Ming-era architecture helps us understand the level of solitude women lived in. The window that Du talks of is not how modern people imagine it.

"We need to seek more evidence of what kind of 'window' is in the bedchamber," Zou said, showing the audience a picture of a Ming-era house. The bedchamber window was a small opening high in the wall. From inside the room, the window slopes upwards and restricts the view to a patch of sky.

"These windows were designed to only let in sunlight, not for young women to view the outside world' Professor Zou expounded.

These restricted views stopped women visually experiencing the outside world. The implication is that even looking upon a man passing by might awaken improper feelings.

Freedom of movement was also restricted. Zou showed the audience a picture of a staircase leading to a lady's room. The thin stairway was designed to allow someone to take out the bottom steps, taking away the girls freedom to leave the room.

In ancient China, women had their feet bound at birth.
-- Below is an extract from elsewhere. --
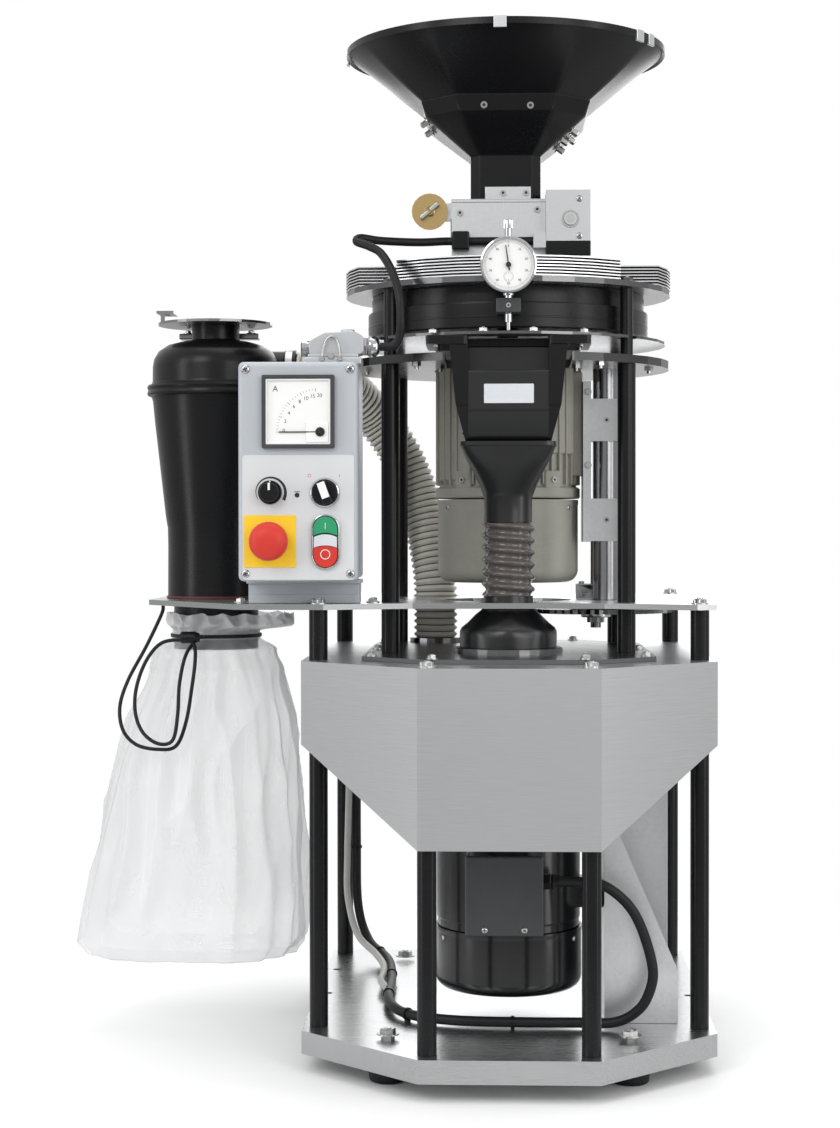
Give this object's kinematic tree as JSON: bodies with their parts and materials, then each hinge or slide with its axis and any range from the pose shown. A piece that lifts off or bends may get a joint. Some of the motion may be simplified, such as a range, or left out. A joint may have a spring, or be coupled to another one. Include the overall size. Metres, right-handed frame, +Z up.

This practice led to malformed feet and a lifetime of pain. With such a disability, a young lady might be able to ascend the staircase unaided even if the bottom steps were removed, but to descend would have been a difficult task without help.

Zou further explains that women of the time were expected by society to live to an unimaginable standard of perfection, and those who lived up to expectations gained concrete and symbolic rewards in the form of "Chastity Arches" -- a large archway that celebrates a woman's chastity.

These arches were erected for women who stayed loyal to their dead husbands and never remarried or showed sexual desire.

One instance of a "Chastity Arch" was built as recently as two hundred years ago, and the story surrounding this arch highlights the expectations of women.

Two sons built an archway for their mother who had stayed chaste for the decades after their father's death. When they put in the final stone, they found that it would not fit, and during the struggle the hoist broke.

The sons took this as a sign that their mother had not been chaste. They questioned her and, thinking back over her life, she confessed that she had once seen a hen and cockerel "copulating."

"The message this legend passes on," Zou said, "praises a woman's chastity yet actually denounces natural female psychological and physiological desires… and this goes so far to say that a random glance of domesticated fowl in the midst of mating also deserves a punishment from heaven.

"The fantastic tale of Du Liniang expresses the true living conditions of women in the late Ming dynasty. Tang Xianzu's "The Peony Pavilion" provides a magical way for those passionate women, hopelessly confined in their quarters, to release their love and desires."